Q: We've seen a lot of cameos and references about the game in Arcane - is it possible that this process goes in reverse so that in future we'll see some cameos and plot details referenced in LoL and Wild Rift?

Alex Yee: I think you may already see that there are some celebrations happening for Arcane across a lot of different games from Riot. We haven't planned too far beyond this point. All of us have been anxiously looking forward to the release and to seeing how people feel about it. Riot in my opinion did a really brave and bold thing in committing so many different aspects of its products and its business to supporting the Arcane launch. In terms of what we might see in the future, I'm not sure, but I think right now everyone is thinking about what the world should be like, now that Arcane is out.

Q: I want to ask more about the future plan. Can we expect that there will be League of Legend movies for fans all over the world?

Christian Linke: I think that's a pretty safe assumption. We want to tell more stories. There's going to be more things we want to explore whether or not it's going to be a TV show or movie.
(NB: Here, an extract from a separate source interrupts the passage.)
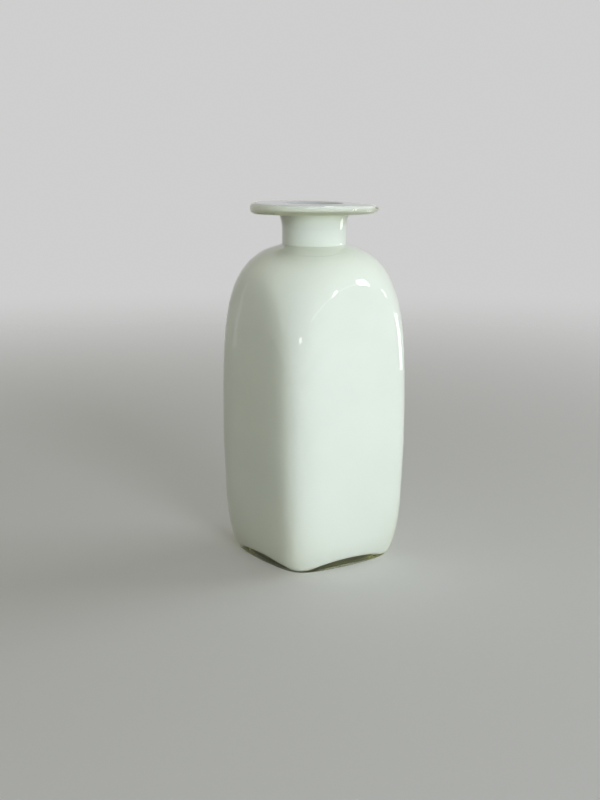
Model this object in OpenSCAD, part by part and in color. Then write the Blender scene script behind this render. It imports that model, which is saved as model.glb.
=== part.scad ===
// Square glass bottle with a round waisted neck and a wide flat lip.
// Two fused layers of glass make the bottle: a white opal bubble on the inside
// and a clear casing over it, which is thick under the floor. A clear ring laid
// around the flared mouth makes the lip.
// Millimetres. Z is up, the table is z = 0, and the flat sides face X and Y.

/* [Body] */
// Width across two opposite flat sides, at the widest height
body_w = 83; // [78:1:90]
// Height of the root of the neck above the table
body_h = 176.6; // [165:0.1:190]
// Height where the flat sides are widest and the shoulder starts to close
widest_z = 66.6; // [50:0.2:90]
// How much each flat side leans in between the widest height and the table
draft = 3.8; // [1:0.1:6]
// Radius of the round bubble that limits the corners and forms the shoulder
bubble_r = 53.4; // [50:0.1:60]

/* [Section and shoulder curves] */
// Squareness of the section: 2 is round, higher numbers sharpen the corners
squareness = 10; // [6:0.1:12]
// Fullness of the shoulder: 2 is a half ellipse, higher numbers are squarer
shoulder_fullness = 3.4; // [2.4:0.1:4]
// Crispness of the arches where the flat sides run into the shoulder
arch_crispness = 22; // [16:1:48]
// Tightness of the hollow curve between shoulder and neck
root_tightness = 6; // [5:1:28]

/* [Foot] */
// Height over which the sides tuck in towards the table
foot_h = 36; // [28:1:46]
// Squareness of the section at the table
foot_squareness = 6.4; // [4:0.1:10]
// How far the middle of each flat side tucks in at the table
foot_side_tuck = 2.2; // [1:0.1:5]
// How far each corner tucks in at the table
foot_corner_tuck = 5.5; // [3:0.1:10]
// Fullness of the tuck: 1 is a bevel, 2 is a quarter ellipse
foot_fullness = 2; // [1.6:0.1:2.4]
// Diameter of the shallow hollow under the base
dish_d = 60; // [40:1:64]
// Depth of the hollow under the base
dish_depth = 3; // [0.5:0.1:3.4]

/* [Glass thickness] */
// Clear casing on the sides, shoulder and neck
casing_t = 1.8; // [1.2:0.1:2.6]
// White opal layer on the sides, shoulder and neck
opal_t = 1.8; // [1.2:0.1:2.6]
// Clear glass under the opal floor
base_t = 4.6; // [3:0.2:12]
// Opal floor
floor_t = 2.4; // [1.4:0.1:4]

/* [Neck and mouth] */
// Straight bore of the neck
bore_d = 28.4; // [24:0.1:31]
// Height of the neck, from its root to the underside of the lip
neck_h = 18.1; // [13:0.1:26]
// Height over which the neck flares out under the lip
flare_h = 10; // [5:0.5:11]
// How far the neck flares out on each side under the lip
flare_out = 2.2; // [0.5:0.1:3]
// Radius of the rounded inner edge of the mouth
mouth_round = 3.4; // [1:0.1:3.6]

/* [Lip] */
// Outer diameter of the lip
lip_d = 72; // [64:0.5:80]
// Thickness of the lip
lip_t = 5.3; // [4.4:0.1:7]
// Clear glass outside the opal at the rim of the lip
rim_w = 2; // [1.6:0.1:4]
// Opal layer over the top of the lip
lip_opal_t = 3.2; // [1.6:0.1:3.4]
// Radius of the curve from the opal neck out to the opal top of the lip
lip_curl = 1.8; // [0.8:0.1:2.2]

/* [Hidden] */

// Mesh of the blown body: points around, levels upward, crowding at the corners.
around = 48;
levels = 36;
crowding = 0.7;
// Round parts.
$fn = 96;
arc_steps = 8;
// Share of the neck radius at which a blown skin gives way to the true round neck.
hand_over = 0.9;
// Step that keeps the round neck just inside the last ring of a blown skin.
ledge = 0.14;
// Overlap that buries one part of a solid in the next.
bury = 3;
// How far a cutting shape runs past the face it cuts.
past = 1;

wall = casing_t + opal_t;
lip_z = body_h + neck_h;
total_h = lip_z + lip_t;

// Radius of the neck at a depth below the outer surface.
function neck_r(depth) = bore_d / 2 + wall - depth;

// Height of the closed shoulder above the widest height, if it had no neck.
dome_h = (body_h - widest_z)
    / pow(1 - pow(neck_r(0) / bubble_r, shoulder_fullness), 1 / shoulder_fullness);

function soft_min(a, b, k) =
    let (m = min(a, b)) m * pow(pow(m / a, k) + pow(m / b, k), -1 / k);

function soft_max(a, b, k) =
    let (m = max(a, b)) m * pow(pow(a / m, k) + pow(b / m, k), 1 / k);

// Half width between flat sides.
function flat_half(z, depth) =
    body_w / 2 - depth - draft * max(0, 1 - z / widest_z);

// How far down the foot a height is: 0 above the foot, 1 at its lowest level.
function foot_share(z, bottom) = max(0, 1 - (z - bottom) / foot_h);

// Squareness of the section at a share of the foot.
function squareness_at(q) = squareness + (foot_squareness - squareness) * q * q;

// Reach of a rounded square of half width a, in the direction turn.
function square_reach(a, turn, power) =
    a / pow(pow(abs(cos(turn)), power) + pow(abs(sin(turn)), power), 1 / power);

// 0 at the middle of a flat side, 1 at a corner.
function cornerness(turn, power) =
    (square_reach(1, turn, power) - 1) / (square_reach(1, 45, power) - 1);

// How far the skin tucks in at a share of the foot.
function tuck(q, turn) =
    (foot_side_tuck
     + (foot_corner_tuck - foot_side_tuck) * cornerness(turn, squareness_at(q)))
    * (1 - pow(1 - pow(q, foot_fullness), 1 / foot_fullness));

// Radius of the round bubble: a cylinder up to the widest height, a dome above.
function bubble(z, depth) =
    let (q = max(0, z - widest_z) / (dome_h - depth))
    (bubble_r - depth)
    * pow(max(0.000001, 1 - pow(q, shoulder_fullness)), 1 / shoulder_fullness);

// Height where a blown skin has narrowed to the round neck.
function hand_over_z(depth) =
    widest_z + (dome_h - depth)
    * pow(1 - pow(hand_over * neck_r(depth) / (bubble_r - depth),
                  shoulder_fullness), 1 / shoulder_fullness);

// Reach of a blown skin: the square body, held in by the bubble, run into the neck.
function skin(z, turn, depth, bottom) =
    let (q = foot_share(z, bottom))
    soft_max(
        soft_min(square_reach(flat_half(z, depth), turn, squareness_at(q))
                 - tuck(q, turn),
                 bubble(z, depth), arch_crispness),
        neck_r(depth), root_tightness);

// Directions of the points around, drawn closer together at the corners.
function point_turn(i) =
    let (c = cos(360 * i / around), s = sin(360 * i / around))
    atan2(sign(s) * pow(abs(s), crowding), sign(c) * pow(abs(c), crowding));

// Levels lie closer together near the foot and near the neck.
function level_z(k, bottom, top) =
    bottom + (top - bottom) * (1 - cos(180 * k / levels)) / 2;

// Points on a quarter circle or other arc in the plane of a turned section.
function arc(r, z, radius, from, to) =
    [for (k = [0 : arc_steps])
        let (a = from + (to - from) * k / arc_steps)
        [r + radius * cos(a), z + radius * sin(a)]];

// Closed solid inside a blown skin.
module blown(depth, bottom) {
    top = hand_over_z(depth);
    points = [for (k = [0 : levels], i = [0 : around - 1])
        let (z = level_z(k, bottom, top), turn = point_turn(i),
             reach = skin(z, turn, depth, bottom))
        [reach * cos(turn), reach * sin(turn), z]];
    sides = [for (k = [0 : levels - 1], i = [0 : around - 1])
        let (a = k * around + i, b = k * around + (i + 1) % around,
             c = b + around, d = a + around)
        each [[a, d, b], [b, d, c]]];
    under = [for (i = [0 : around - 1]) i];
    over = [for (i = [around - 1 : -1 : 0]) levels * around + i];
    polyhedron(points, concat([under, over], sides));
}

// Where a round neck rises out of a blown skin, its section eases in.
function root_outline(depth) =
    let (z = hand_over_z(depth), r = neck_r(depth),
         start = skin(z, 0, depth, 0) - ledge)
    concat([[0, z - bury], [start, z - bury]],
           [for (k = [0 : arc_steps])
               let (u = k / arc_steps)
               [r + (start - r) * pow(1 - u, 2), z + u * bury / 2]]);

// Outside of the clear neck, flaring out to the underside of the lip.
module neck_outside() {
    r = neck_r(0);
    sweep = (flare_h * flare_h + flare_out * flare_out) / (2 * flare_out);
    rotate_extrude()
        polygon(concat(
            root_outline(0),
            [for (k = [0 : arc_steps])
                let (z = flare_h * k / arc_steps)
                [r + sweep - sqrt(sweep * sweep - z * z), lip_z - flare_h + z]],
            [[0, lip_z]]));
}

// Outside of the opal neck and of the opal that covers the top of the lip.
module opal_neck_outside() {
    r = neck_r(casing_t);
    under = total_h - lip_opal_t;
    half = lip_opal_t / 2;
    rotate_extrude()
        polygon(concat(
            root_outline(casing_t),
            arc(r + lip_curl, under - lip_curl, lip_curl, 180, 90),
            arc(lip_d / 2 - rim_w - half, total_h - half, half, -90, 0),
            [[lip_d / 2 - rim_w, total_h], [0, total_h]]));
}

// The whole solid inside the outer surface of the opal.
module opal_outside() {
    blown(casing_t, base_t);
    opal_neck_outside();
}

// The space inside the bottle, up through the mouth.
module inside_space() {
    blown(wall, base_t + floor_t);
    translate([0, 0, hand_over_z(wall) - bury])
        cylinder(r = neck_r(wall), h = total_h + past - hand_over_z(wall) + bury);
    rotate_extrude()
        polygon(concat(
            [[0, total_h - mouth_round]],
            arc(bore_d / 2 + mouth_round, total_h - mouth_round, mouth_round, 180, 90),
            [[bore_d / 2 + mouth_round, total_h + past], [0, total_h + past]]));
}

// Shallow round hollow that leaves a flat ring to stand on.
module base_dish() {
    rotate_extrude()
        polygon(concat(
            [[0, -past], [dish_d / 2, -past]],
            [for (k = [0 : arc_steps])
                let (r = dish_d / 2 * (1 - k / arc_steps))
                [r, dish_depth * (1 - pow(2 * r / dish_d, 2))]]));
}

// Clear layer over the opal: sides, shoulder, neck and the thick base.
module clear_casing() {
    color([0.80, 0.87, 0.78, 0.35])
        difference() {
            union() {
                blown(0, 0);
                neck_outside();
            }
            opal_outside();
            base_dish();
        }
}

// White layer: one bubble from the floor to the mouth, turned out over the lip.
module opal_liner() {
    color([0.93, 0.95, 0.92])
        difference() {
            opal_outside();
            inside_space();
        }
}

// Clear ring laid around the mouth, under and outside the turned-out opal.
module lip_ring() {
    round_r = lip_t / 2;
    color([0.78, 0.84, 0.70, 0.5])
        difference() {
            rotate_extrude()
                polygon(concat(
                    [[0, lip_z]],
                    arc(lip_d / 2 - round_r, lip_z + round_r, round_r, -90, 90),
                    [[0, total_h]]));
            opal_neck_outside();
        }
}

clear_casing();
opal_liner();
lip_ring();
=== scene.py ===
"""Square cased-glass bottle with a round waisted neck and a wide flat lip.

Three pieces of glass: a white opal liner, a clear casing over it that is thick
under the floor, and a clear ring laid around the turned-out mouth. The script
also makes the stage: a pale floor, soft lamps and the camera.
Lengths are metres, Z is up and the bottle stands on z = 0.
"""

import math
from collections import namedtuple

import bpy
from bpy.props import (
    FloatProperty,
    FloatVectorProperty,
    IntProperty,
    PointerProperty,
)
from bpy.types import Operator, Panel, PropertyGroup
from mathutils import Matrix, Vector


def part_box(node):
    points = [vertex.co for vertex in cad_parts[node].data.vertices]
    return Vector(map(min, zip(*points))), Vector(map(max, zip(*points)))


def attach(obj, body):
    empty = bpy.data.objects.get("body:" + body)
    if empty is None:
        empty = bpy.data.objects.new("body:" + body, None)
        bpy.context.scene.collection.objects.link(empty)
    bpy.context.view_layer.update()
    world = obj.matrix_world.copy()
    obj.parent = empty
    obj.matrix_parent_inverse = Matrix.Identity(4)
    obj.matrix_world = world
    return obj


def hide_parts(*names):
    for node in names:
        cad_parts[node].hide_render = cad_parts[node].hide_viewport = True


bl_info = {
    "name": "Square Cased-Glass Bottle",
    "version": (1, 0, 0),
    "blender": (4, 5, 0),
    "location": "3D Viewport > Sidebar > Bottle",
    "description": "Builds a square two-layer glass bottle and a plain stage",
    "category": "Object",
}

MM = 0.001

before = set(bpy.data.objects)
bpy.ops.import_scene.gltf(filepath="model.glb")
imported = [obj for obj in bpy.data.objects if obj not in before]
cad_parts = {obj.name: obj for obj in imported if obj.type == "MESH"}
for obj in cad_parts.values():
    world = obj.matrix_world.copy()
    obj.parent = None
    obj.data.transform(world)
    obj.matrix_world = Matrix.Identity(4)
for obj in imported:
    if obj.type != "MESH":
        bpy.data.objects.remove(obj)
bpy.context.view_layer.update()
CASING_LOW, CASING_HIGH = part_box("clear_casing")
LINER_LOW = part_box("opal_liner")[0]
LIP_LOW, LIP_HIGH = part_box("lip_ring")


# ---------------------------------------------------------------- properties


def length(name, description, default):
    """A length in metres, as a property that a user can change."""
    return FloatProperty(
        name=name, description=description, default=default,
        min=0.0, precision=5, subtype="DISTANCE", unit="LENGTH",
    )


def number(name, description, default, low=0.0, high=1000.0):
    """A plain number, as a property that a user can change."""
    return FloatProperty(
        name=name, description=description, default=default, min=low, max=high
    )


def colour(name, description, default):
    """A colour, as a property that a user can change."""
    return FloatVectorProperty(
        name=name, description=description, default=default,
        size=3, min=0.0, max=1.0, subtype="COLOR",
    )


def power(name, description, default):
    """The power of a lamp, as a property that a user can change."""
    return FloatProperty(
        name=name, description=description, default=default, min=0.0, unit="POWER"
    )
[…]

I think similar to Arcane, we didn't say from the beginning that we want it to be a TV show or something. We just went with “Okay, we love these characters. Here's a story that we're going to tell.” And then over time, we found out we need the time of a TV show to go as deep as we want to - Vi and Jinx, Victor and Jayce, etc. But there could be a story at some point where it's gonna be a movie format. I think we definitely have plans to tell a lot more stories when I really explore this. I think the answer is yes, there will be.